Bradford December 20, 2023
Nothing short of perfection. Followed the recipe almost exactly (I added some browned milk powder for extra "browned butter" flavor) and they turned out beautifully. Absolutely delicious! Thank you for putting an end to the hunt for the best chocolate chip cookie recipe – found it!
jam P. October 22, 2023
these cookies taste and look like ass. I don't understand??? why was there so much dry ingredients???? holy shit
Troy W. January 19, 2023
I’ve made many chocolate chip cookie recipes over the years and this is definitely one of the best. Crispy on the outside yet nice and chewy middles. But maybe best of all, these were SIMPLE to make. The melted butter approach made mixing so easy. I think from start to finish the batch took me a little over half an hour. I look forward to trying some of the variations suggested too!
Linda November 10, 2022
Sorry for the typo. My review should have said I decreased the light brown sugar to 250 g….
Linda November 10, 2022
Great and Easy chocolate chip cookies. I followed the recipe except I decreased the light brown sugar to 50 g and the granulated sugar to 75 g. Next time I will try using some whole wheat or oat flour. Thanks for a delicious cookie!
HK October 31, 2022
These cookies are SO GOOD! I accidentally made them a little larger (~20 cookies in the batch), and didn't roll them before baking (just scooped them) and they turned out beautifully.
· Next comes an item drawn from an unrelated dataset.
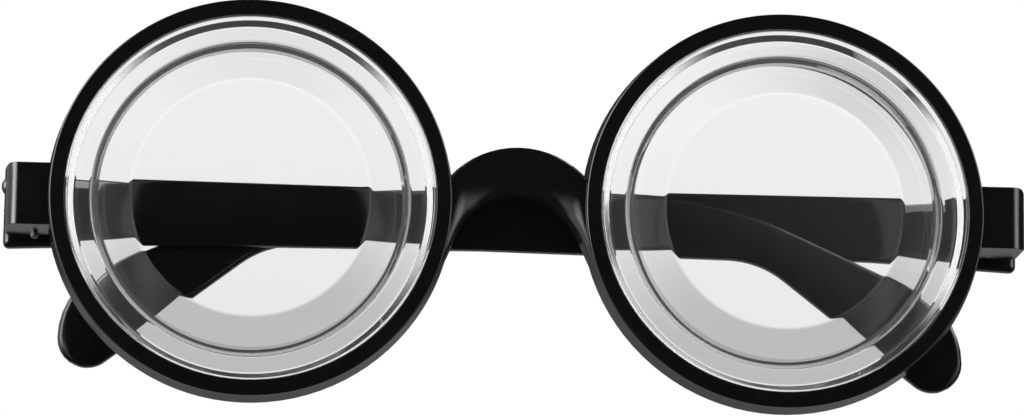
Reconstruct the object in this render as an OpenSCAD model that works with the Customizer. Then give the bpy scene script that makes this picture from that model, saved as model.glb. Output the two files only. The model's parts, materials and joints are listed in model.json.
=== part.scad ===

In the future, I would bake only the cookies I was planning to eat/share in the first 48 hours, and then freeze the rest of the unbaked dough for the future.
Sheilad2000 October 20, 2022
Great recipe, thanks. I have a question about the oven temp for baking from frozen. 330F seemed pretty low...my frozen cookies took a long time to bake, and I had to bang the pan on the counter to flatten them.
andrew.bond October 18, 2022
at first i was hesitant as i have tried several recipes and long favored a recipe relying on less flour, less sugar and more chocolate. to say we were impressed is a gross understatement. chocolate appears in every bit, the edges remain perfectly crisp and the center remains, even after days covered, soft and delectable. these are now in our regular rotation!
Stephanie G. September 27, 2022
The picture is using feves or discs for chocolate but you are saying to chop the chocolate? 3+ cups of flour and 12 oz chocolate seem like the chocolate would be less pronounced than the picture- just not sure if this picture is the correct portrayal of this recipe.
Kristen M. September 27, 2022
Hi Stephanie, thanks for noticing and asking—I added a note to the recipe to clarify. This version of the recipe is directly from Simply Genius (which is adapted from Tara's original recipe from 2015) but as I mentioned in the article, Tara has also riffed on it a lot since then, mix-ins especially. She uses discs and feves often, too—in the video I chopped them a bit to match the size in the recipe, but you can also leave them whole. As she described in the podcast & video interview, the most important thing is that they're unstabilized chocolate (not chips), so they force the dough to spread outward as they melt.
Smaug September 28, 2022
That seems like an awful lot of flour, almost 50% more than most cookie recipes. I've given up on chopped chocolate for cookies- high quality, high cacao chips are now available, and with chopped chocolate I usually seem to end up with big chunks of chocolate at the bottom of the cookies, where it doesn't fare well.
soher September 29, 2022
These cookies are amazing! Used a Trader Joe’s dark chocolate bar which I chopped up. I ended mixing with my gloves hands, and all worked as described. I also made some with the marshmallow fluff (on the podcast).
DELICIOUS!!! Can’t wait to share with friends and family.
Kristen M. October 7, 2022
I'm so glad you liked them!
Troy W. January 19, 2023
Trust the recipe. I also thought the flour seemed to be a lot in comparison to other ingredients. It was perfect.
Smaug January 19, 2023
I thought it a bit excessive; the cookies didn't keep well.